- [What you will do]:
Below you will find a set of lines. Repeat them all exactly.
------------
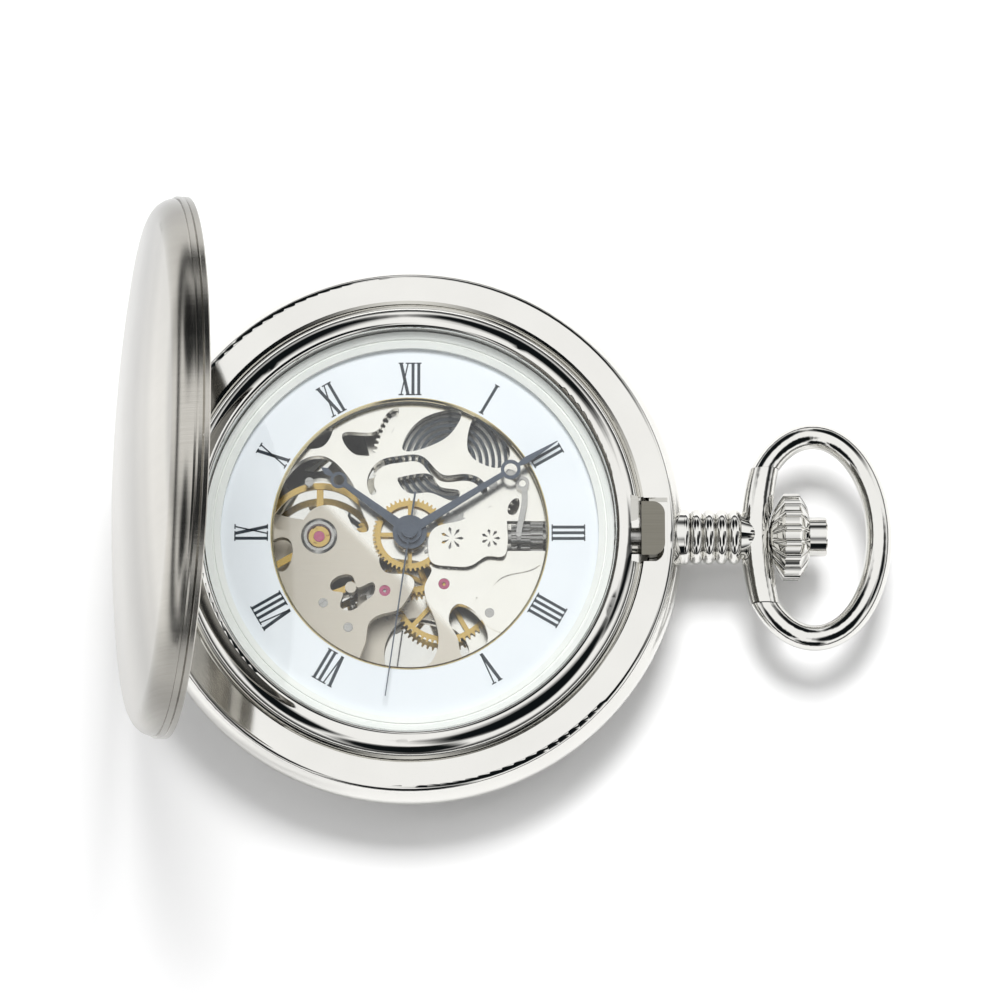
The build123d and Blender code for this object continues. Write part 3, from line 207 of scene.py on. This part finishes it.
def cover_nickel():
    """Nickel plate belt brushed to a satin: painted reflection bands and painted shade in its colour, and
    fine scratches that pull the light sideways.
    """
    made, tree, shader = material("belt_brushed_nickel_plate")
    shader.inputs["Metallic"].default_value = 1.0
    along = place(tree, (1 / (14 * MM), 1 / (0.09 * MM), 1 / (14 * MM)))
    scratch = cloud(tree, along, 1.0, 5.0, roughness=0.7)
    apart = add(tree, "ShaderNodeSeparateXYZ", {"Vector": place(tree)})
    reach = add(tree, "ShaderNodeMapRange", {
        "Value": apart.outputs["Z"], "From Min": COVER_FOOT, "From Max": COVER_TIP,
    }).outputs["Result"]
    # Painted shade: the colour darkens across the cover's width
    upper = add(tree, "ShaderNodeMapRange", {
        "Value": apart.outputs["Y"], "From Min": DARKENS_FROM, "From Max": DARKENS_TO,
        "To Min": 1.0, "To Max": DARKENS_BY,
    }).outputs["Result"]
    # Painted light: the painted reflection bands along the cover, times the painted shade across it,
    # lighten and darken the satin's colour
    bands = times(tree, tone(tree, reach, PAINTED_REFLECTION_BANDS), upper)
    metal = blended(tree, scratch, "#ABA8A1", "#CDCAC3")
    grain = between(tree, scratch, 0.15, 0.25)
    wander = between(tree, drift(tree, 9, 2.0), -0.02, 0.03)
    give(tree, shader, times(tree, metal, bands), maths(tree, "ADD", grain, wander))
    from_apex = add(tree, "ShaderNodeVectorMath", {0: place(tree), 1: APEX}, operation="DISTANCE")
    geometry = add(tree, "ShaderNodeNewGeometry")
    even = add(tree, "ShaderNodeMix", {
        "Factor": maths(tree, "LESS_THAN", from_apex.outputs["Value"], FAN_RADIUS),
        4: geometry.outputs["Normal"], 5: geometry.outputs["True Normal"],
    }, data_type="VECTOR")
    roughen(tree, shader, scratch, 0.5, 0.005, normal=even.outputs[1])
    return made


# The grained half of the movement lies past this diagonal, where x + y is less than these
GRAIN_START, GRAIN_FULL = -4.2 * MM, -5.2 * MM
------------
- [Result of the task]:
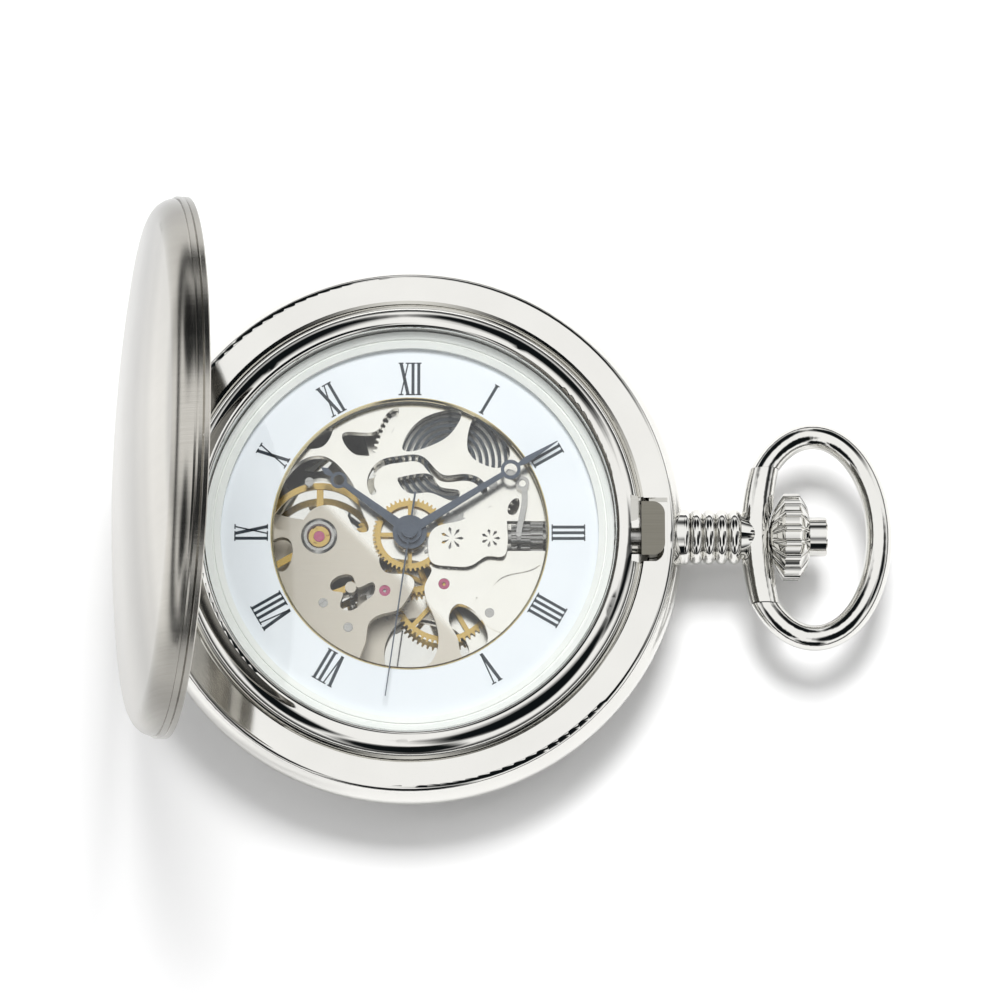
The build123d and Blender code for this object continues. Write part 3, from line 207 of scene.py on. This part finishes it.
def cover_nickel():
    """Nickel plate belt brushed to a satin: painted reflection bands and painted shade in its colour, and
    fine scratches that pull the light sideways.
    """
    made, tree, shader = material("belt_brushed_nickel_plate")
    shader.inputs["Metallic"].default_value = 1.0
    along = place(tree, (1 / (14 * MM), 1 / (0.09 * MM), 1 / (14 * MM)))
    scratch = cloud(tree, along, 1.0, 5.0, roughness=0.7)
    apart = add(tree, "ShaderNodeSeparateXYZ", {"Vector": place(tree)})
    reach = add(tree, "ShaderNodeMapRange", {
        "Value": apart.outputs["Z"], "From Min": COVER_FOOT, "From Max": COVER_TIP,
    }).outputs["Result"]
    # Painted shade: the colour darkens across the cover's width
    upper = add(tree, "ShaderNodeMapRange", {
        "Value": apart.outputs["Y"], "From Min": DARKENS_FROM, "From Max": DARKENS_TO,
        "To Min": 1.0, "To Max": DARKENS_BY,
    }).outputs["Result"]
    # Painted light: the painted reflection bands along the cover, times the painted shade across it,
    # lighten and darken the satin's colour
    bands = times(tree, tone(tree, reach, PAINTED_REFLECTION_BANDS), upper)
    metal = blended(tree, scratch, "#ABA8A1", "#CDCAC3")
    grain = between(tree, scratch, 0.15, 0.25)
    wander = between(tree, drift(tree, 9, 2.0), -0.02, 0.03)
    give(tree, shader, times(tree, metal, bands), maths(tree, "ADD", grain, wander))
    from_apex = add(tree, "ShaderNodeVectorMath", {0: place(tree), 1: APEX}, operation="DISTANCE")
    geometry = add(tree, "ShaderNodeNewGeometry")
    even = add(tree, "ShaderNodeMix", {
        "Factor": maths(tree, "LESS_THAN", from_apex.outputs["Value"], FAN_RADIUS),
        4: geometry.outputs["Normal"], 5: geometry.outputs["True Normal"],
    }, data_type="VECTOR")
    roughen(tree, shader, scratch, 0.5, 0.005, normal=even.outputs[1])
    return made


# The grained half of the movement lies past this diagonal, where x + y is less than these
GRAIN_START, GRAIN_FULL = -4.2 * MM, -5.2 * MM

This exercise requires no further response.